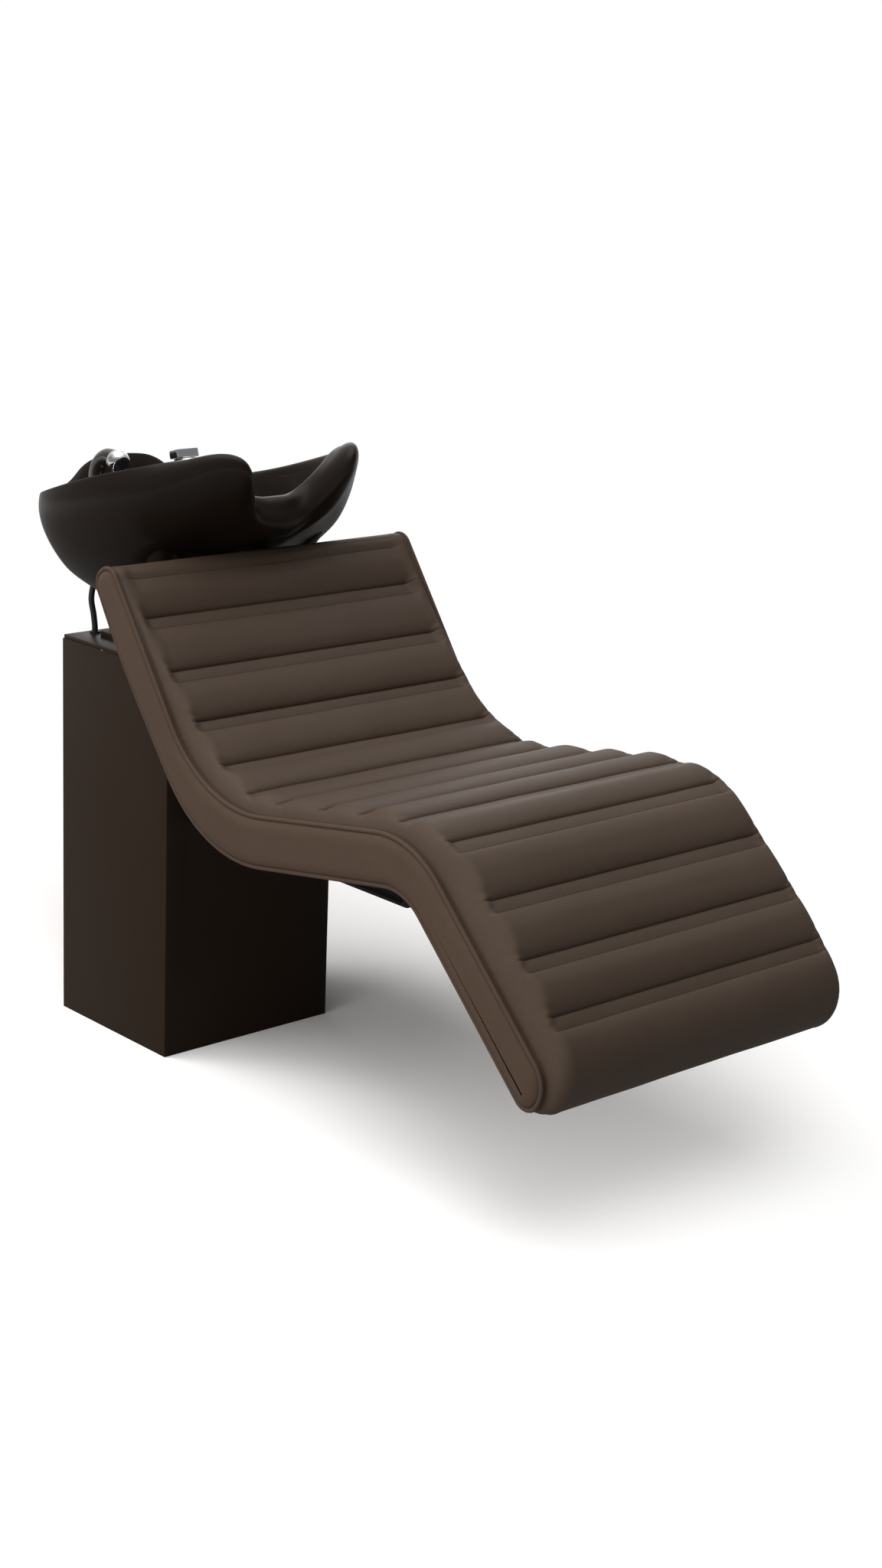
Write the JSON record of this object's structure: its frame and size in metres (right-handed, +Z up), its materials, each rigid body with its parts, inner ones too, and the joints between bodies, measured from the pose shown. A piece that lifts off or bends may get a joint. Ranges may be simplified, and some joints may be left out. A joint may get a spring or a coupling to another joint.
{
  "type": "backwash unit",
  "caption": "Salon shampoo lounger: channelled one-piece lounger cantilevered from a steel column that carries a tilting ceramic basin with mixer and hand shower.",
  "frame": {"origin": "middle of the column's footprint, on the floor", "axes": "+X to the right as the client lies, the mixer's side; -Y to the foot end of the lounger; +Z up"},
  "size_m": [0.604, 1.4128, 1.0086],
  "materials": {
    "upholstery": "taupe coated upholstery cloth with a soft leather-like sheen",
    "plywood": "raw birch plywood",
    "black_steel": "satin black powder coat",
    "column_paint": "satin dark bronze powder coat",
    "bare_steel": "zinc-plated, dull",
    "cast_iron": "primed casting",
    "chrome": "polished",
    "black_plastic": "moulded",
    "grey_plastic": "extruded pipe",
    "black_rubber": "smooth, slightly glossy",
    "braided_hose": "rubber under a fine steel braid",
    "brass": "machined",
    "red_plastic": "moulded",
    "blue_plastic": "moulded",
    "glazed_ceramic": "dark brown, nearly black, soft glaze",
    "bronze_gloss": "dark bronze lacquer",
    "smoked_face": "smoked, glossy"
  },
  "bodies": {
    "unit": {"seat_pad": "upholstery", "border_left": "upholstery", "border_right": "upholstery", "piping_left": "upholstery", "piping_right": "upholstery", "back_panel": "upholstery", "seat_shell": "plywood", "former_left": "plywood", "former_right": "plywood", "mount_board": "plywood", "seat_carrier": "black_steel", "carrier_bolts": "bare_steel", "support_arm": "black_steel", "column_shell": "column_paint", "column_top": "column_paint", "base_plate": "bare_steel", "post": "bare_steel", "ballast_left": "cast_iron", "ballast_right": "cast_iron", "hinge_leaves": "bare_steel", "hinge_pins": "bare_steel", "door_magnets": "black_steel", "trap": "black_plastic", "waste_pipe": "grey_plastic", "waste_hose": "black_rubber", "valve_hot": "brass", "valve_cold": "brass", "hose_hot": "braided_hose", "hose_cold": "braided_hose", "grommet_left": "black_rubber", "grommets_right": "black_rubber", "tilt_stand": "black_steel", "tilt_pins": "bare_steel", "shower_hose": "black_rubber"},
    "door": {"rear_door": "column_paint", "door_pull": "chrome"},
    "basin": {"basin": "glazed_ceramic", "basin_carrier": "black_steel", "basin_pad": "black_rubber", "drain_fitting": "chrome", "drain_nut": "chrome", "shower_sleeve": "chrome", "mixer_body": "chrome", "mixer_nut": "brass"},
    "strainer": {"strainer": "chrome"},
    "shower": {"shower_handle": "bronze_gloss", "shower_head": "chrome", "spray_face": "smoked_face"},
    "mixer_cap": {"mixer_cap": "chrome"},
    "lever": {"mixer_lever": "chrome"},
    "tap_hot": {"handle_hot": "red_plastic"},
    "tap_cold": {"handle_cold": "blue_plastic"}
  },
  "joints": [
    {"name": "door_hinge", "type": "hinge", "parent": "unit", "child": "door", "pos_m": [-0.1435, 0.1535, 0.326], "axis": [0, 0, 1], "range_deg": [0, 110]},
    {"name": "basin_tilt", "type": "hinge", "parent": "unit", "child": "basin", "pos_m": [0, -0.018, 0.695], "axis": [-1, 0, 0], "range_deg": [0, 12], "deforming": ["waste_hose", "hose_hot", "hose_cold", "shower_hose"]},
    {"name": "strainer_lift", "type": "slide", "parent": "basin", "child": "strainer", "axis": [0, 0.2924, 0.9563], "range_m": [0, 0.03]},
    {"name": "shower_pull", "type": "slide", "parent": "basin", "child": "shower", "axis": [0, 0.2924, 0.9563], "range_m": [0, 0.04]},
    {"name": "mixer_turn", "type": "hinge", "parent": "basin", "child": "mixer_cap", "pos_m": [0.098, 0.17751, 0.92547], "axis": [0, 0.2924, 0.9563], "range_deg": [-20, 20]},
    {"name": "lever_lift", "type": "hinge", "parent": "mixer_cap", "child": "lever", "pos_m": [0.098, 0.18558, 0.93136], "axis": [-1, 0, 0], "range_deg": [0, 18]},
    {"name": "tap_hot_turn", "type": "hinge", "parent": "unit", "child": "tap_hot", "pos_m": [-0.042, 0.11, 0.335], "axis": [0, 1, 0], "range_deg": [0, 90]},
    {"name": "tap_cold_turn", "type": "hinge", "parent": "unit", "child": "tap_cold", "pos_m": [0.042, 0.11, 0.335], "axis": [0, 1, 0], "range_deg": [0, 90]}
  ]
}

### EXERCISE DIRECTIONS
Exactly reproduce the material above.

### OUTPUT OF THE TASK
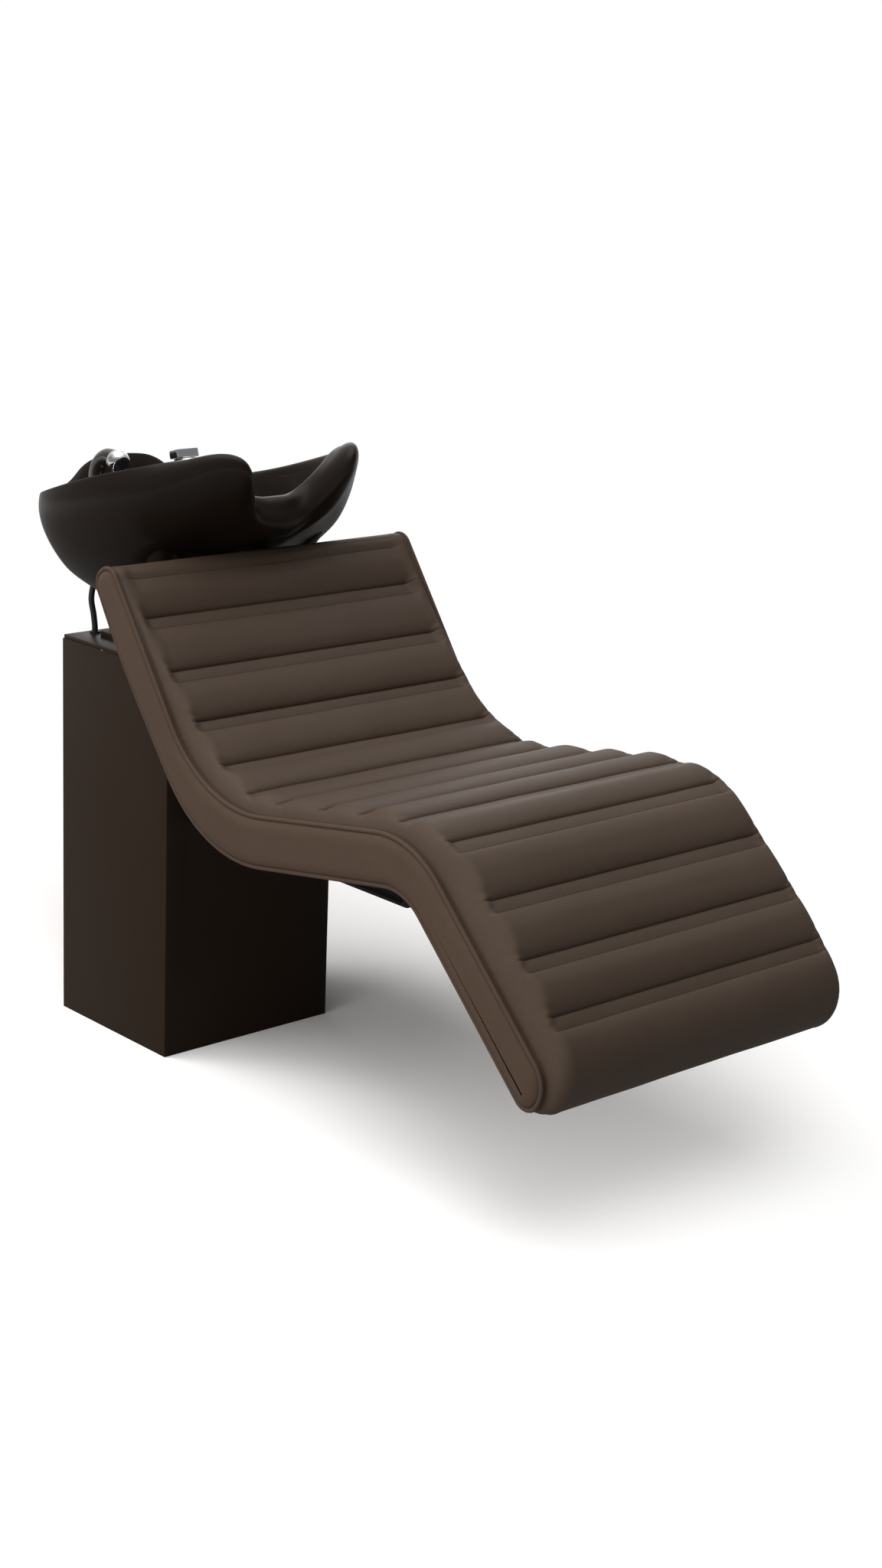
Write the JSON record of this object's structure: its frame and size in metres (right-handed, +Z up), its materials, each rigid body with its parts, inner ones too, and the joints between bodies, measured from the pose shown. A piece that lifts off or bends may get a joint. Ranges may be simplified, and some joints may be left out. A joint may get a spring or a coupling to another joint.
{
  "type": "backwash unit",
  "caption": "Salon shampoo lounger: channelled one-piece lounger cantilevered from a steel column that carries a tilting ceramic basin with mixer and hand shower.",
  "frame": {"origin": "middle of the column's footprint, on the floor", "axes": "+X to the right as the client lies, the mixer's side; -Y to the foot end of the lounger; +Z up"},
  "size_m": [0.604, 1.4128, 1.0086],
  "materials": {
    "upholstery": "taupe coated upholstery cloth with a soft leather-like sheen",
    "plywood": "raw birch plywood",
    "black_steel": "satin black powder coat",
    "column_paint": "satin dark bronze powder coat",
    "bare_steel": "zinc-plated, dull",
    "cast_iron": "primed casting",
    "chrome": "polished",
    "black_plastic": "moulded",
    "grey_plastic": "extruded pipe",
    "black_rubber": "smooth, slightly glossy",
    "braided_hose": "rubber under a fine steel braid",
    "brass": "machined",
    "red_plastic": "moulded",
    "blue_plastic": "moulded",
    "glazed_ceramic": "dark brown, nearly black, soft glaze",
    "bronze_gloss": "dark bronze lacquer",
    "smoked_face": "smoked, glossy"
  },
  "bodies": {
    "unit": {"seat_pad": "upholstery", "border_left": "upholstery", "border_right": "upholstery", "piping_left": "upholstery", "piping_right": "upholstery", "back_panel": "upholstery", "seat_shell": "plywood", "former_left": "plywood", "former_right": "plywood", "mount_board": "plywood", "seat_carrier": "black_steel", "carrier_bolts": "bare_steel", "support_arm": "black_steel", "column_shell": "column_paint", "column_top": "column_paint", "base_plate": "bare_steel", "post": "bare_steel", "ballast_left": "cast_iron", "ballast_right": "cast_iron", "hinge_leaves": "bare_steel", "hinge_pins": "bare_steel", "door_magnets": "black_steel", "trap": "black_plastic", "waste_pipe": "grey_plastic", "waste_hose": "black_rubber", "valve_hot": "brass", "valve_cold": "brass", "hose_hot": "braided_hose", "hose_cold": "braided_hose", "grommet_left": "black_rubber", "grommets_right": "black_rubber", "tilt_stand": "black_steel", "tilt_pins": "bare_steel", "shower_hose": "black_rubber"},
    "door": {"rear_door": "column_paint", "door_pull": "chrome"},
    "basin": {"basin": "glazed_ceramic", "basin_carrier": "black_steel", "basin_pad": "black_rubber", "drain_fitting": "chrome", "drain_nut": "chrome", "shower_sleeve": "chrome", "mixer_body": "chrome", "mixer_nut": "brass"},
    "strainer": {"strainer": "chrome"},
    "shower": {"shower_handle": "bronze_gloss", "shower_head": "chrome", "spray_face": "smoked_face"},
    "mixer_cap": {"mixer_cap": "chrome"},
    "lever": {"mixer_lever": "chrome"},
    "tap_hot": {"handle_hot": "red_plastic"},
    "tap_cold": {"handle_cold": "blue_plastic"}
  },
  "joints": [
    {"name": "door_hinge", "type": "hinge", "parent": "unit", "child": "door", "pos_m": [-0.1435, 0.1535, 0.326], "axis": [0, 0, 1], "range_deg": [0, 110]},
    {"name": "basin_tilt", "type": "hinge", "parent": "unit", "child": "basin", "pos_m": [0, -0.018, 0.695], "axis": [-1, 0, 0], "range_deg": [0, 12], "deforming": ["waste_hose", "hose_hot", "hose_cold", "shower_hose"]},
    {"name": "strainer_lift", "type": "slide", "parent": "basin", "child": "strainer", "axis": [0, 0.2924, 0.9563], "range_m": [0, 0.03]},
    {"name": "shower_pull", "type": "slide", "parent": "basin", "child": "shower", "axis": [0, 0.2924, 0.9563], "range_m": [0, 0.04]},
    {"name": "mixer_turn", "type": "hinge", "parent": "basin", "child": "mixer_cap", "pos_m": [0.098, 0.17751, 0.92547], "axis": [0, 0.2924, 0.9563], "range_deg": [-20, 20]},
    {"name": "lever_lift", "type": "hinge", "parent": "mixer_cap", "child": "lever", "pos_m": [0.098, 0.18558, 0.93136], "axis": [-1, 0, 0], "range_deg": [0, 18]},
    {"name": "tap_hot_turn", "type": "hinge", "parent": "unit", "child": "tap_hot", "pos_m": [-0.042, 0.11, 0.335], "axis": [0, 1, 0], "range_deg": [0, 90]},
    {"name": "tap_cold_turn", "type": "hinge", "parent": "unit", "child": "tap_cold", "pos_m": [0.042, 0.11, 0.335], "axis": [0, 1, 0], "range_deg": [0, 90]}
  ]
}